__Data section__
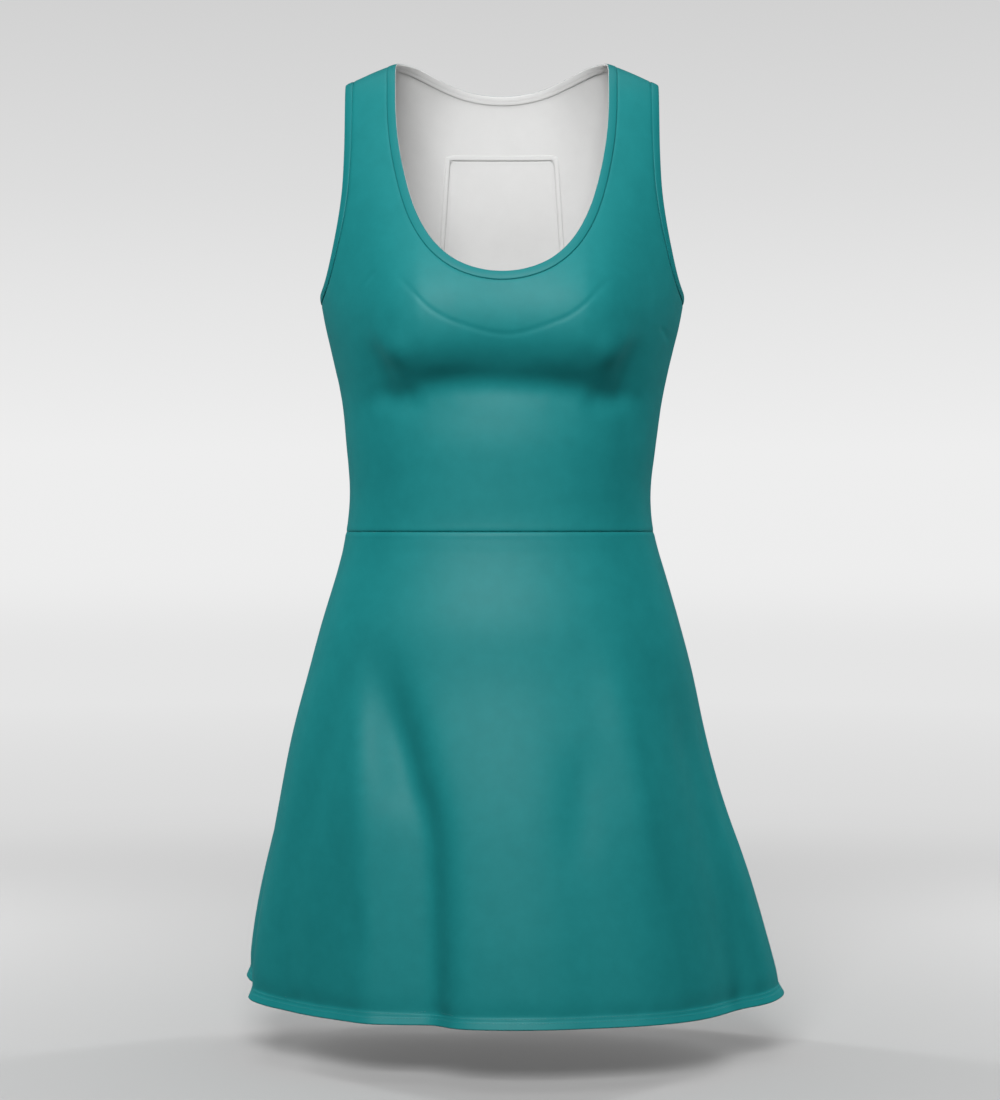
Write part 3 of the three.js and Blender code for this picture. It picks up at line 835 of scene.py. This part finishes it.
def tuckUnderBindings(piece, seams):
    # the cloth goes straight on into the fold of each binding
    if not any("binding" in neighbour for neighbour in seams):
        return
    bound = [edges for neighbour, edges in seams.items() if "binding" in neighbour or neighbour == "open"]
    bound = np.concatenate(bound)
    outwards = outwardsOf(piece, bound)
    activate(piece)
    bpy.context.tool_settings.mesh_select_mode = (False, True, False)
    flags = np.zeros(len(piece.data.edges), bool)
    flags[bound] = True
    piece.data.edges.foreach_set("select", flags)
    oldCount = len(piece.data.vertices)
    bpy.ops.object.mode_set(mode="EDIT")
    bpy.ops.mesh.extrude_edges_move()
    bpy.ops.mesh.select_all(action="DESELECT")
    bpy.ops.mesh.select_mode(type="FACE")
    bpy.ops.object.mode_set(mode="OBJECT")
    points, _ = places(piece)
    _, ends = freeEdges(piece.data)
    for a, b in np.sort(ends, axis=1):
        if a < oldCount <= b:
            points[b] = points[a] + outwards[a] * cloth["underBinding"]
    movePoints(piece, points)


def turnUpHem(piece, outerCount, edgeDistance):
    # the inner face of the wall steps in where the cloth is turned up
    points, normals = places(piece)
    inside = slice(outerCount, 2 * outerCount)
    inHem = np.clip((hem["height"] - edgeDistance) / hem["layerStep"], 0, 1)
    roll = np.sqrt(1 - np.clip(1 - edgeDistance / hem["round"], 0, 1) ** 2)
    points[inside] += normals[inside] * (hem["layer"] * inHem * roll)[:, None]
    movePoints(piece, points)
    isTurned = np.zeros(len(points), bool)
    isTurned[inside] = edgeDistance < hem["height"]
    for face in piece.data.polygons:
        if face.material_index == 1 and all(isTurned[k] for k in face.vertices):
            face.material_index = 0


def sewPanel(panel):
    node = panel["node"]
    piece = copyOfNode(node, node + "_cloth")
    keepOuterFace(piece)
    layFlat(piece)
    isSkirt = node.startswith("skirt")
    if isSkirt:
        cutRows(piece, isWaistRow, 4)
        cutRows(piece, isHemRow, 3)
        cutRows(piece, isSideColumn, 3)
    subdivide(piece, panel["levels"])
    seams = seamsOf(piece, node)
    print(node, {name: len(edges) for name, edges in seams.items()})
    points, normals = places(piece)
    height = np.zeros(len(points))
    crease = creaseHeight(points, panel["creases"])
    moved = points.copy()
    _, ends = freeEdges(piece.data)
    for neighbour, edges in seams.items():
        if neighbour == "open":
            if isSkirt:
                edgeDistance = distanceTo(points, piece, edges, hem["reach"])
                height += hemHeight(points, edgeDistance)
            continue
        distance = distanceTo(points, piece, edges, cloth["reach"])
        crease *= 1 - hump(distance, 0, cloth["calmBesideSeam"])
        if "binding" in neighbour:
            height -= cloth["bindingDip"] * hump(distance, 0, cloth["bindingDipWidth"])
            continue
        pucker = 1 + cloth["pucker"] * uneven(points, cloth["puckerPitch"], 7)
        height -= cloth["seamDip"] * hump(distance, 0, cloth["seamWidth"])
        height += cloth["seamRoll"] * pucker * hump(distance, cloth["rollPlace"], cloth["rollWidth"])
        for corner in np.unique(ends[edges]):
            towards = nodeTrees[neighbour].find_nearest(Vector(points[corner]))[0]
            moved[corner] += cloth["seamClosing"] * (np.array(towards) - points[corner])
    movePoints(piece, moved + normals * (height + crease)[:, None])
    for neighbour, edges in seams.items():
        seamLines[node, neighbour] = linesOf(piece, edges, normals)
    tuckUnderBindings(piece, seams)
    outerCount = len(piece.data.vertices)
    piece.data.materials.append(finish["teal"])
    piece.data.materials.append(finish["white"])
    giveWall(piece, cloth["wall"], 1)
    if isSkirt:
        turnUpHem(piece, outerCount, edgeDistance)
    settle(piece, panel["slot"], node)
    return piece


seamLines = {}
made = {panel["node"]: sewPanel(panel) for panel in panels}
print("panels ready")


# The bindings, each a strip folded over the edge of the cloth

binding = {
    "wall": 0.6 * mm,
    "reach": 9 * mm,
    "edgeDip": 0.28 * mm,
    "edgeDipWidth": 0.7 * mm,
    "crown": 0.14 * mm,
    "crownPlace": 3.4 * mm,  # from the edge of either leg
    "crownWidth": 2 * mm,
    "stitchLine": 3.6 * mm,  # on the inner leg, from its edge
    "groove": 0.22 * mm,
    "grooveWidth": 0.5 * mm,
    "unevenness": 0.25,
    "unevenPitch": 8 * mm,
}


def foldBinding(node):
    piece = copyOfNode(node, node + "_strip")
    # the side against the cloth, found by its lowest face, is open on a folded strip
    facesDown = [face for face in piece.data.polygons if face.normal.z < -0.7]
    min(facesDown, key=lambda face: face.center.z).select = True
    bpy.ops.object.mode_set(mode="EDIT")
    bpy.ops.mesh.faces_select_linked_flat(sharpness=math.radians(40))
    bpy.ops.mesh.delete(type="FACE")
    bpy.ops.object.mode_set(mode="OBJECT")
    makeQuads()
    subdivide(piece, 3)
    free, _ = freeEdges(piece.data)
    points, normals = places(piece)
    distance = distanceTo(points, piece, free, binding["reach"])
    outside = np.array([Vector(n).dot(towardsOutside(Vector(p))) > 0 for p, n in zip(points, normals)])
    height = binding["crown"] * hump(distance, binding["crownPlace"], binding["crownWidth"])
    height -= binding["edgeDip"] * hump(distance, 0, binding["edgeDipWidth"])
    groove = np.where(outside, 0, binding["groove"])
    height -= groove * hump(distance, binding["stitchLine"], binding["grooveWidth"])
    height *= 1 + binding["unevenness"] * uneven(points, binding["unevenPitch"], 5)
    movePoints(piece, points + normals * height[:, None])
    innerEdges = [edge for edge in free if not outside[piece.data.edges[edge].vertices[0]]]
    seamLines[node, "inside"] = linesOf(piece, np.array(innerEdges), normals)
    piece.data.materials.append(finish["binding"])
    piece.data.materials.append(finish["white"])
    for face in piece.data.polygons:
        face.material_index = 0 if face.normal.dot(towardsOutside(face.center)) > 0 else 1
    giveWall(piece, binding["wall"], 0)
    settle(piece, "binding", node)
    return piece


for node in ["neck_binding", "armhole_binding_left", "armhole_binding_right"]:
    made[node] = foldBinding(node)
print("bindings ready")


# Seam allowances on the inside, pressed flat, and the rows of stitches

# millimetres outwards from the seam, and rows of stitches as far from it
allowances = [
    {"of": ("front_bodice", "back_bodice"), "from": -3.4, "to": 3.4, "rows": ()},
    {"of": ("front_bodice", "skirt_front"), "from": -0.5, "to": 6.5, "rows": (5.4,)},
    {"of": ("back_bodice", "skirt_back"), "from": -0.5, "to": 6.5, "rows": (5.4,)},
    {"of": ("skirt_front", "skirt_back"), "from": -3.4, "to": 3.4, "rows": ()},
    {"of": ("back_panel", "back_bodice"), "from": -0.8, "to": 3.8, "rows": (3.0,)},
    {"of": ("back_panel", "skirt_back"), "from": -0.5, "to": 6.5, "rows": (5.4,)},
]

pressed = {
    "step": 3 * mm,  # between its points along the seam
    "rows": 5,
    "thickness": 0.5 * mm,
    "below": 0.35 * mm,  # its middle, from the inside of the cloth
    "bow": 0.18 * mm,
    "wander": 0.35 * mm,  # how far its cut edge strays
    "wanderPitch": 20 * mm,
}

stitch = {
    "pitch": 2.6 * mm,
    "length": 0.74,  # share of the pitch
    "width": 0.2 * mm,
    "height": 0.14 * mm,
    "lift": 0.04 * mm,
    "offCloth": 2.5 * mm,  # each one is set on the cloth from a point this far off its face
}

highestSeam = -60 * mm  # allowances would come out through the cloth on the shoulders, above it


def drawnLine(line, step):
    # the same run of points at an even step, and its ways along, out and across
    points, normals, outwards = line
    reached = np.concatenate([[0], np.cumsum(np.linalg.norm(np.diff(points, axis=0), axis=1))])
    spots = np.linspace(0, reached[-1], max(4, round(reached[-1] / step)))
    even = [np.column_stack([np.interp(spots, reached, way[:, k]) for k in range(3)]) for way in line]
    points, normals, outwards = even
    along = np.gradient(points, axis=0)
    along /= np.linalg.norm(along, axis=1, keepdims=True)
    across = np.cross(along, normals)
    across *= np.sign(np.sum(across * outwards))
    across /= np.linalg.norm(across, axis=1, keepdims=True)
    return points, along, normals, across, reached[-1]


def pressedStrip(name, line, allowance):
    points, _, normals, across, length = drawnLine(line, pressed["step"])
    rows = pressed["rows"]
    start, end = allowance["from"] * mm, allowance["to"] * mm
    bpy.ops.object.select_all(action="DESELECT")
    bpy.ops.mesh.primitive_grid_add(x_subdivisions=len(points) - 1, y_subdivisions=rows - 1, size=1)
    strip = bpy.context.object
    strip.name = name
    wander = pressed["wander"] * uneven(points, pressed["wanderPitch"], 11)
    depth = cloth["wall"] + pressed["below"]
    spots = []
    for share in np.linspace(0, 1, rows):
        reach = start + (end - start) * share + wander * share
        sink = depth + pressed["bow"] * math.sin(math.pi * share)
        spots.append(points + across * reach[:, None] - normals * sink)
    movePoints(strip, np.concatenate(spots))
    layer = strip.data.uv_layers.active.data
    uv = np.empty(len(layer) * 2)
    layer.foreach_get("uv", uv)
    layer.foreach_set("uv", (uv.reshape(-1, 2) * (length, end - start)).ravel())
    modifier = strip.modifiers.new("Wall", "SOLIDIFY")
    modifier.thickness = pressed["thickness"]
    modifier.offset = 0
    bpy.ops.object.modifier_apply(modifier=modifier.name)
    strip.data.materials.append(finish["white"])
    return strip


def stitchRow(name, middles, along, normals, length, thread):
    # one stitch repeated, then each laid in its place on the cloth
    bpy.ops.object.select_all(action="DESELECT")
    bpy.ops.mesh.primitive_uv_sphere_add(segments=6, ring_count=4, radius=1)
    row = bpy.context.object
    row.name = name
    single = len(row.data.vertices)
    modifier = row.modifiers.new("Repeat", "ARRAY")
    modifier.count = len(middles)
    modifier.use_relative_offset = False
    modifier.use_constant_offset = True
    modifier.constant_offset_displace = (4, 0, 0)
    bpy.ops.object.modifier_apply(modifier=modifier.name)
    shape = np.empty(single * len(middles) * 3)
    row.data.vertices.foreach_get("co", shape)
    shape = shape.reshape(-1, 3)[:single]
    across = np.cross(along, normals)
    half = stitch["length"] * length / len(middles) / 2
    spots = middles[:, None] + shape[None, :, 0, None] * half * along[:, None]
    spots = spots + shape[None, :, 1, None] * stitch["width"] * across[:, None]
    spots = spots + shape[None, :, 2, None] * stitch["height"] * normals[:, None]
    movePoints(row, spots.reshape(-1, 3))
    row.data.materials.append(thread)
    activate(row)
    bpy.ops.object.shade_smooth()
    return row


def sewOn(name, line, under, inset, side, thread):
    # a row of stitches on what is under it, inset from a run of its edge, with side 1 for the outer face
    points, along, normals, across, length = drawnLine(line, stitch["pitch"])
    tree = treeOf(under.data)
    starts = points - across * inset + normals * side * stitch["offCloth"]
    spots, faces = np.empty_like(points), np.empty_like(points)
    for i, start in enumerate(starts):
        spots[i], faces[i] = tree.find_nearest(Vector(start))[:2]
    return stitchRow(name, spots + faces * stitch["lift"], along, faces, length, thread)


attached = {node: [] for node in made}
for allowance in allowances:
    node, neighbour = allowance["of"]
    for i, line in enumerate(seamLines[node, neighbour]):
        if line[0][:, 2].mean() > highestSeam:
            continue
        name = f"allowance_{node}_{neighbour}_{i}"
        strip = pressedStrip(name, line, allowance)
        settle(strip, "knit")
        attached[node].append(strip)
        for reach in allowance["rows"]:
            row = sewOn(f"stitches_{name}", line, strip, -reach * mm, -1, finish["whiteThread"])
            settle(row, "knit")
            attached[node].append(row)

for node in ("skirt_front", "skirt_back"):
    for line in seamLines[node, "open"]:
        for reach in hem["rows"]:
            row = sewOn(f"hemStitches_{node}", line, made[node], reach, 1, finish["tealThread"])
            settle(row, "knit")
            attached[node].append(row)

for node in ("neck_binding", "armhole_binding_left", "armhole_binding_right"):
    for line in seamLines[node, "inside"]:
        row = sewOn(f"stitches_{node}", line, made[node], binding["stitchLine"], 1, finish["whiteThread"])
        settle(row, "binding")
        attached[node].append(row)
print("seams ready")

__Set problem__
Find each line holding the word "this" and copy it.

__Solution below__
Write part 3 of the three.js and Blender code for this picture. It picks up at line 835 of scene.py. This part finishes it.
    "offCloth": 2.5 * mm,  # each one is set on the cloth from a point this far off its face